Decisions, decisions – do I or do I not get my baby girl’s ears pierced? My understanding of feminism dictates that I not impose beauty standards to alter the body of a child with no agency – with no medical requirement, this would be an act purely for vanity of her parents. I do not own her body but she has no say in this. It is the same reason I was not comfortable dressing her up ridiculously for cute photoshoots, although I do love well-done themed baby photos of my friends 🙂

On the other hand, I am notoriously bad in terms of maintaining links with my Indian heritage – I am not good at being part of ‘desi’ networks overseas, I speak to her in English and worry about what identity my child will adopt as she grows up. Ear piercings are very much an Indian girl thing, and while I am averse doing something purely for the sake of tradition (FGM is also part of some traditions, after all!), I would rather she inherit the piercings as part of her Indian identity, than adopt it in a few years’ time due to brainwashing by media on how girls must appear. And at what age is a person deemed to have a proper sense of agency anyway? Five? Fifteen? Eighteen? The logic most older Indians will offer for getting the piercing done early – the child will not remember the pain, it gets harder once they’re older and have phobias of needles and such.
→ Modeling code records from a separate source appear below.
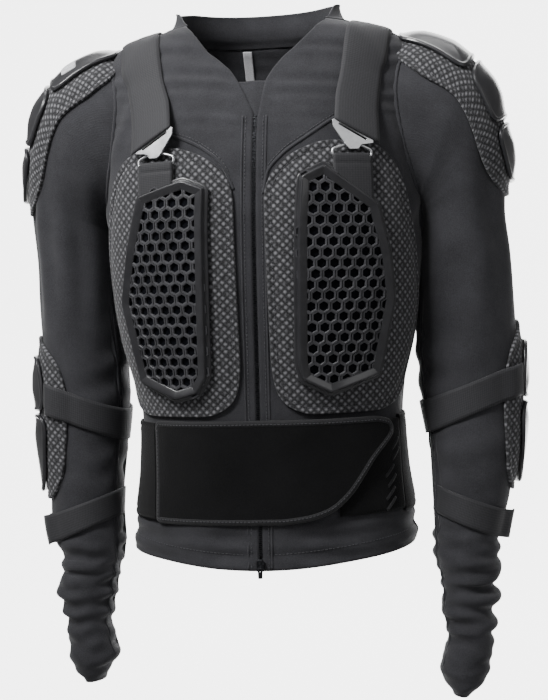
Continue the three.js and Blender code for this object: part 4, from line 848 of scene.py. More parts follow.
# Each finish: its material's name, its shader's plain numbers, its specks (size in mm, detail, roughness and share of
# the colour), its two colours and where they start and end on the share, and its relief: which speck, depth in mm
# and strength. A rough entry lets the first speck change the roughness: by how much, and from where.
FINISHES = {
    # Polyester and elastane weft knit: matt and close, with fine wales and a soft sheen at grazing light
    "stretch_jersey": {
        "name": "Stretch jersey, weft knitted",
        "shader": {
            "Roughness": 0.88, "IOR": 1.5, "Sheen Weight": 0.22, "Sheen Roughness": 0.45, "Specular IOR Level": 0.2,
        },
        "specks": [(1.1, 2.0, 0.6, 0.55), (34, 4.0, 0.6, 0.45)],
        "colours": ("323235", "4b4b4f", 0.3, 0.72),
        "relief": (0, 0.22, 0.6),
        "weave": knitted_wales,
    },
    # Woven over foam: a dark ground with pale floats that catch the light
    "jacquard": {
        "name": "Jacquard weave, polyester",
        "shader": {
            "Roughness": 0.82, "IOR": 1.5, "Sheen Weight": 0.2, "Sheen Roughness": 0.5, "Specular IOR Level": 0.3,
        },
        "specks": [(1.3, 2.0, 0.6, 0.5)],
        "colours": ("222224", "8e8e92", 0.2, 0.95),
        "relief": (0, 0.5, 0.7),
        "weave": jacquard_lattice,
    },
    # Flat woven nylon: cross ribs and a slight gloss
    "webbing_cloth": {
        "name": "Nylon webbing, woven",
        "shader": {"Roughness": 0.72, "IOR": 1.53, "Sheen Weight": 0.15, "Specular IOR Level": 0.35},
        "specks": [(2.0, 3.0, 0.6, 0.5)],
        "colours": ("2b2b2e", "3f3f42", 0.2, 0.8),
        "relief": (0, 0.2, 0.5),
        "weave": webbing_ribs,
    },
    # Takes hook tape: a brushed pile that drinks light
    "loop_pile": {
        "name": "Nylon loop pile, brushed",
        "shader": {
            "Roughness": 0.95, "IOR": 1.5, "Sheen Weight": 0.1, "Sheen Roughness": 0.6, "Specular IOR Level": 0.12,
        },
        "specks": [(1.5, 3.0, 0.7, 0.6), (45, 2.0, 0.5, 0.4)],
        "colours": ("070708", "19191b", 0.35, 0.75),
        "relief": (0, 0.6, 0.8),
    },
    # Folded over a cut edge: smoother and paler than the pile that it closes
    "binding_tape": {
        "name": "Polyester binding tape, woven",
        "shader": {"Roughness": 0.78, "IOR": 1.5, "Sheen Weight": 0.2, "Specular IOR Level": 0.3},
        "specks": [(1.2, 3.0, 0.6, 1)],
        "colours": ("1e1e20", "323234", 0.3, 0.7),
        "relief": (0, 0.25, 0.6),
    },
    # Moulded in a polished tool: dark, glossy, faintly wavy, with light rubbing
    "moulded_shell": {
        "name": "Polypropylene, injection moulded",
        "shader": {"IOR": 1.49, "Coat Weight": 0.7, "Coat Roughness": 0.16, "Specular IOR Level": 0.5},
        "specks": [(22, 4.0, 0.65, 1), (9, 1.0, 0.4, 0)],
        "colours": ("29292c", "37373a", 0.3, 0.7),
        "relief": (1, 0.12, 0.4),
        "rough": (0.22, 0.22),
    },
    # Moulded in a spark-eroded tool: the same plastic as the shells, but satin and greyer
    "moulded_comb": {
        "name": "Polypropylene, moulded satin",
        "shader": {"IOR": 1.49, "Specular IOR Level": 0.5, "Coat Weight": 0.2, "Coat Roughness": 0.35},
        "specks": [(16, 3.0, 0.6, 1), (1.2, 1.0, 0.4, 0)],
        "colours": ("3f3f42", "525256", 0.3, 0.7),
        "relief": (1, 0.05, 0.4),
        "rough": (0.2, 0.38),
    },
    # Skived from a block: black-blue and open-celled, so it hardly reflects
    "foam_sheet": {
        "name": "Polyethylene foam, skived",
        "shader": {"Roughness": 1.0, "IOR": 1.45, "Specular IOR Level": 0.1},
        "specks": [(1.4, 2.0, 0.7, 1)],
        "colours": ("0d0e12", "1c1d23", 0.3, 0.7),
        "relief": (0, 0.4, 0.8),
    },
    # Tumbled after plating: bright, with a fine satin grain and darker rubbed patches
    "stamped_steel": {
        "name": "Steel, stamped and zinc plated",
        "shader": {"Metallic": 1.0},
        "specks": [(9, 3.0, 0.6, 1), (0.8, 3.0, 0.7, 0)],
        "colours": ("c9cacd", "e9eaec", 0.3, 0.7),
        "relief": (1, 0.05, 0.4),
        "rough": (0.18, 0.22),
    },
    # Black oxidised: dull, with brighter metal where the slider has run
    "dark_zip_metal": {
        "name": "Zinc alloy, die cast and blackened",
        "shader": {"Metallic": 0.85},
        "specks": [(3, 3.0, 0.6, 1)],
        "colours": ("26272a", "55565a", 0.4, 0.8),
        "relief": (0, 0.06, 0.4),
        "rough": (-0.2, 0.55),
    },
    # White ribbon with a soft gloss
    "label_satin": {
        "name": "Polyester satin ribbon, woven",
        "shader": {"Roughness": 0.6, "IOR": 1.5, "Sheen Weight": 0.2, "Specular IOR Level": 0.4},
        "specks": [(1.0, 2.0, 0.6, 1)],
        "colours": ("c6c6ca", "e2e2e5", 0.3, 0.7),
        "relief": (0, 0.12, 0.5),
    },
    # Off-white and matt, a little grey where it is handled
    "pale_rubber": {
        "name": "Thermoplastic rubber, moulded",
        "shader": {"Roughness": 0.55, "IOR": 1.5, "Specular IOR Level": 0.35},
        "specks": [(4, 3.0, 0.6, 1)],
        "colours": ("b4b4b8", "e6e6ea", 0.25, 0.6),
        "relief": (0, 0.08, 0.4),
    },
    # Bonded: a little paler and glossier than the cloth that it holds
    "sewing_thread": {
        "name": "Nylon thread, twisted",
        "shader": {"Roughness": 0.55, "IOR": 1.53, "Sheen Weight": 0.1, "Specular IOR Level": 0.4},
        "specks": [(0.9, 2.0, 0.5, 1)],
        "colours": ("3c3c40", "5c5c60", 0.3, 0.7),
        "relief": (0, 0.1, 0.5),
    },
}  # fmt: skip


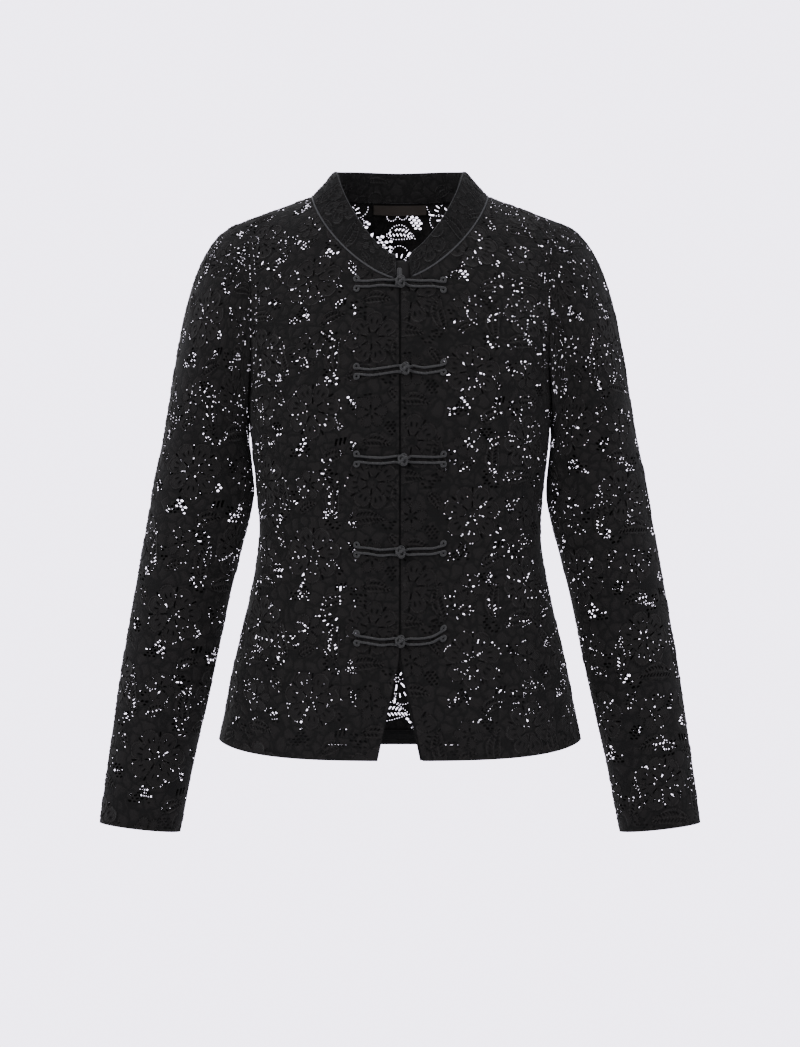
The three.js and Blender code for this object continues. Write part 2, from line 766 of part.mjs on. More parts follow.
// Front facings: the first columns of each front from above the hem, one cloth further in.
for (const [name, side] of [['facing_right', RIGHT], ['facing_left', LEFT]]) {
  const facing = [];
  for (let i = 2; i <= PANEL_ROWS; i += 1) {
    const row = Math.min(i, PANEL_ROWS - FACING_DROP);
    facing.push(fronts[side][0].slice(0, FACING_COLUMNS + 1).map((cell, j) => (
      onGrid(fronts[side], row, j, FACING_CLOTH)
    )));
  }
  add(name, wall(facing, LACE + SEAM_GAP), laceBlack);
}

// Sleeves, each a front half and a back half.
for (const [name, side, shift] of [['sleeve_right', RIGHT, 35], ['sleeve_left', LEFT, 81]]) {
  for (const [half, face] of [['front', FRONT], ['back', BACK]]) {
    const grid = trimSeams(halfSleeve(face, side), ['start', 'end', 'top']);
    const surfaceAt = (x, y) => {
      const { turn, t } = sleeveFromFlat(x, y);
      const round = face === FRONT ? turn : 2 * Math.PI - turn;
      const flip = vec(side, 1, 1);
      return { point: sleeve(round, t).multiply(flip), normal: sleeveNormal(round, t).multiply(flip) };
    };
    const start = { x: face === FRONT ? shift : shift + REPEAT.wide / 2, y: shift };
    add(`${name}_${half}`, cutLace(grid, start, surfaceAt), laceBlack);
  }
}

// Neck seam seen from above: from the right front edge round the back to the left front edge.
function neckSeam() {
  const edge = (grid, from, to) => grid[PANEL_ROWS].slice(from, to);
  const frontEnd = (side, x) => {
    const [near, far] = edge(fronts[side], 0, 2);
    const share = (x - Math.abs(near.point.x)) / (Math.abs(far.point.x) - Math.abs(near.point.x));
    return onGrid(fronts[side], PANEL_ROWS, share, COLLAR_CLOTH);
  };
  return [
    frontEnd(RIGHT, COLLAR_RIGHT_END),
    ...edge(fronts[RIGHT], 1, NECK_STEPS + 1),
    ...edge(back, PANEL_COLUMNS - NECK_STEPS + 1, PANEL_COLUMNS + NECK_STEPS),
    ...edge(fronts[LEFT], 1, NECK_STEPS + 1).reverse(),
    frontEnd(LEFT, COLLAR_LEFT_END),
  ];
}

function collarLean(point) {
  const inward = vec(-point.x, NECK_AXIS_Y - point.y, 0).normalize();
  const turn = THREE.MathUtils.radToDeg(Math.atan2(Math.abs(point.x), NECK_AXIS_Y - point.y));
  const lean = inward.multiplyScalar(along(COLLAR, 'turn', turn, 'inward'));
  return lean.add(vec(0, 0, along(COLLAR, 'turn', turn, 'up')));
}

function collarGrid() {
  const seam = neckSeam();
  const leans = seam.map((station) => collarLean(station.point));
  const rows = [];
  for (let i = 0; i <= COLLAR_ROWS; i += 1) {
    const share = i / COLLAR_ROWS;
    rows.push(seam.map((station, j) => {
      const start = station.point.clone().addScaledVector(leans[j].clone().normalize(), COLLAR_GAP);
      return { point: start.addScaledVector(leans[j], share), thick: COLLAR_CLOTH };
    }));
  }
  rows.forEach((row, i) => row.forEach((cell, j) => {
    const before = row[Math.max(0, j - 1)].point;
    const after = row[Math.min(row.length - 1, j + 1)].point;
    const normal = after.clone().sub(before).cross(leans[j]).normalize();
    const outward = cell.point.clone().sub(vec(0, NECK_AXIS_Y, cell.point.z));
    cell.normal = normal.dot(outward) < 0 ? normal.negate() : normal;
    if (i === 0) {
      cell.normal = seam[j].normal;
    }
  }));
  return rows;
}

add('collar', wall(collarGrid()), laceBlack);

// Small tab behind the space between the collar's front ends.
{
  const seam = neckSeam()[0];
  const lean = collarLean(vec(0, seam.point.y, seam.point.z)).normalize();
  const tab = new THREE.BoxGeometry(UNDERLAP.wide, UNDERLAP.thick, UNDERLAP.high);
  const outward = vec(0, -lean.z, lean.y);
  const middle = vec(UNDERLAP.x, seam.point.y, seam.point.z);
  middle.addScaledVector(lean, UNDERLAP.high / 2 - UNDERLAP.drop);
  middle.addScaledVector(outward, -UNDERLAP.behind - UNDERLAP.thick / 2);
  tab.applyMatrix4(new THREE.Matrix4().makeBasis(vec(1, 0, 0), outward.negate(), lean).setPosition(middle));
  add('collar_underlap', tab, laceBlack);
}

// Bare satin strip inside the back, just under the neck seam.
{
  const middle = PANEL_COLUMNS;
  const label = LABEL_ROWS.map((row) => (
    LABEL_COLUMNS.map((column) => onGrid(back, PANEL_ROWS + row, middle + column, LABEL_CLOTH))
  ));
  add('neck_label', wall(label, LACE + 3 * SEAM_GAP), labelBlack);
}

// Point on the outside of a front's facets at x, z, moved out by a lift.
function onFront(x, z, lift) {
  const grid = fronts[x < 0 ? RIGHT : LEFT];
  const seen = Math.sign(x) * Math.max(Math.abs(x), OPENING_HALF + 0.1);
  for (let i = 0; i + 1 < grid.length; i += 1) {
    for (let j = 0; j + 1 < grid[0].length; j += 1) {
      const corners = [grid[i][j], grid[i][j + 1], grid[i + 1][j + 1], grid[i + 1][j]];
      for (const [a, b, c] of [[0, 1, 2], [0, 2, 3]]) {
        const flat = (cell) => vec(cell.point.x, cell.point.z, 0);
        const triangle = new THREE.Triangle(flat(corners[a]), flat(corners[b]), flat(corners[c]));
        const share = triangle.getBarycoord(vec(seen, z, 0), vec(0, 0, 0));
        if (share && Math.min(share.x, share.y, share.z) > -1e-6) {
          const point = vec(0, 0, 0);
          const normal = vec(0, 0, 0);
          [[a, share.x], [b, share.y], [c, share.z]].forEach(([k, part]) => {
            point.addScaledVector(corners[k].point, part);
            normal.addScaledVector(corners[k].normal, part);
          });
          return vec(x, point.y, point.z).addScaledVector(normal.normalize(), lift);
        }
      }
    }
  }
  throw new Error(`no front cloth at ${x}, ${z}`);
}

function cordTube(points) {
  const section = new THREE.Shape();
  for (let k = 0; k < CORD_SIDES; k += 1) {
    const turn = (2 * Math.PI * k) / CORD_SIDES;
    const corner = [CORD_RADIUS * Math.cos(turn), CORD_RADIUS * Math.sin(turn)];
    if (k === 0) {
      section.moveTo(...corner);
    } else {
      section.lineTo(...corner);
    }
  }
  const path = new THREE.CatmullRomCurve3(points);
  return new THREE.ExtrudeGeometry(section, { steps: CORD_STEPS, extrudePath: path });
}

// One side of a closure as seen from the front: out along the upper cord, round, back along the lower.
function frogPath(frog, side, inner) {
  const end = side === RIGHT ? frog.rightEnd : frog.leftEnd;
  const lift = CORD_RADIUS + CORD_CLEAR;
  const outer = side * FROG_REACH;
  const start = frog.knot + side * 9;
  const drift = (x) => {
    const share = (x - start) / (outer - start);
    return end * share * share + frog.sag * Math.sin(Math.PI * share);
  };
  const cord = (x, offset, up) => onFront(x, frog.z + drift(x) + offset, lift + up);
  const stations = [1, 0.66, 0.33, 0].map((share) => mix(start, outer, share));
  const tip = (spread) => cord(outer - side * 3.5, spread, 0.2);
  return [
    tip(CORD_SPREAD + 3.2),
    ...stations.map((x) => cord(x, CORD_SPREAD, 0)),
    ...inner.map(([dx, dz, up]) => onFront(frog.knot + side * dx, frog.z + dz, lift + up)),
    ...stations.reverse().map((x) => cord(x, -CORD_SPREAD, 0)),
    tip(-CORD_SPREAD - 3.2),
  ];
}

const LOOP_TURN = [[3.5, 3.4, 0], [-1.5, 3.2, 0], [-3.4, 0, 0], [-1.5, -3.2, 0], [3.5, -3.4, 0]];
const KNOT_TURN = [[6.6, 2.4, 2.2], [4, 1.2, 5], [2.6, 0, 6], [4, -1.2, 5], [6.6, -2.4, 2.2]];

FROGS.forEach((frog, k) => {
  const name = `frog_${k + 1}`;
  add(`${name}_loop`, fromSolid(toSolid(cordTube(frogPath(frog, RIGHT, LOOP_TURN)))), satinBlack);
  const knot = new THREE.SphereGeometry(1, 8, 6);
  knot.scale(KNOT.wide, KNOT.deep, KNOT.high);
  const ball = onFront(frog.knot, frog.z, KNOT.lift);
  knot.translate(ball.x, ball.y, ball.z);
  const stem = new THREE.CylinderGeometry(STEM.radius, STEM.radius, STEM.top - STEM.foot, STEM.sides);
  const foot = onFront(frog.knot, frog.z, (STEM.top + STEM.foot) / 2);
  stem.translate(foot.x, foot.y, foot.z);
  const cords = toSolid(cordTube(frogPath(frog, LEFT, KNOT_TURN)));
  const whole = cords.add(toSolid(knot)).add(toSolid(stem));
  add(`${name}_knot`, fromSolid(whole.simplify(LEAST_EDGE)), satinBlack);
});

export default group;
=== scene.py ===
# %% [markdown]
# A mandarin collar shirt in black corded lace, filled out as if worn, with nobody in it.
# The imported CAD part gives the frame: its solids are plain walls, and each is replaced here by
# lace with real holes, bands, cords and stitches on the same surfaces. Sizes are in millimetres
# until a mesh is made; the origin is the middle of the neck opening and the front faces -Y.

# %% Frame
import math

import bmesh
import bpy
import numpy as np
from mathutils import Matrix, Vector
from mathutils.geometry import delaunay_2d_cdt


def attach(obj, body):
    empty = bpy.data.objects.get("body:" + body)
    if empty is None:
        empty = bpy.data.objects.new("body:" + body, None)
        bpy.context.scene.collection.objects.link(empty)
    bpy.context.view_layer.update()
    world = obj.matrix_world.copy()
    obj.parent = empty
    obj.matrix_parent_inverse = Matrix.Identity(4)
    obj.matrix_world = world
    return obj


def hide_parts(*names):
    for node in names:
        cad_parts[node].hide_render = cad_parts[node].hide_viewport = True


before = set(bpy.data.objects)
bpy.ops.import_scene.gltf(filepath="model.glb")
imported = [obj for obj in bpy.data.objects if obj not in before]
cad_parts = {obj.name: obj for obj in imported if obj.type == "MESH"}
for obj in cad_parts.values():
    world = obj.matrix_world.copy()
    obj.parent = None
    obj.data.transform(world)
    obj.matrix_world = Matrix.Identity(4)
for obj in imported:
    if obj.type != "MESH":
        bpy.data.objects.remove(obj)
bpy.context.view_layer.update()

MM = 0.001
QUARTER = math.pi / 2
FRONT, BACK = -1, 1
RIGHT, LEFT = -1, 1


def placed(name, data):
    """A new object in the scene that shows a mesh, a camera or a light."""
    obj = bpy.data.objects.new(name, data)
    bpy.context.scene.collection.objects.link(obj)
    return obj



# %% [markdown]
# The camera stands level in front of the shirt, at the distance that makes one photo pixel
# 1.05 mm on the middle of the garment. It comes first, because the frame checks look through it.

# %% Camera
PIXEL = 1.05
PHOTO_SIZE = (800, 1047)
CAMERA_AWAY = 2600
CAMERA_Z = -320
SENSOR = 36

camera = bpy.data.cameras.new("Camera")
camera.sensor_width = SENSOR
camera.lens = SENSOR * CAMERA_AWAY / (PIXEL * PHOTO_SIZE[1])
view_point = placed("Camera", camera)
view_point.location = (0, -CAMERA_AWAY * MM, CAMERA_Z * MM)
view_point.rotation_euler = (QUARTER, 0, 0)
bpy.context.scene.camera = view_point


# %% [markdown]
# The body of the shirt is one formula for its girth at each level, so every panel, band and
# closure can lie on the same smooth surface. A table with a smooth curve through it keeps the
# girth easy to change.

# %% Torso surface
def table(columns, *rows):
    """Columns of a small table by name."""
    return dict(zip(columns.split(), np.array(rows, float).T))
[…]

Furthermore, I love my earrings and cannot fathom giving them up to be a role model to her, should I choose not to get her ears pierced. I am aware of the ongoing discussion in the UK on banning ear piercings for babies, but I also do not like getting overly caught up in symbols. Not getting her ears pierced today and having her obsess over it and go crazy over them tomorrow (what I call the ‘forbidden fruit effect’) – not ideal. Getting her ears pierced but having her achieve whatever she wants in life, irrespective of her sex – excellent!

An example of such an outcome would be my favourite image in recent times – the awesomeness of Indian women, in all their traditional garb, celebrating their success in the mission to Mars. This certainly beats a politically-correct image of a woman locked out of typically ‘male domains’ such as science, tech or finance.

Dilemma. Feminists and/or Indian women (not that they are mutually exclusive!), please discuss.

Note to non-Indian readers: Beware of pooh-poohing this as a non-issue. I would consider circumcision an act of violence to my baby boy, if I had one, because I do not place any cultural weight on the act, like people of other faiths do. But I do not judge other people who consider it important for their sense of identity. So please do not reduce this to simply an act of violence. Also, I am aware of the medical risks of piercing at jewellers with “gunshot” (cannot be sterilised), so I am looking into medical facilities offering this with use of topical anaesthetic.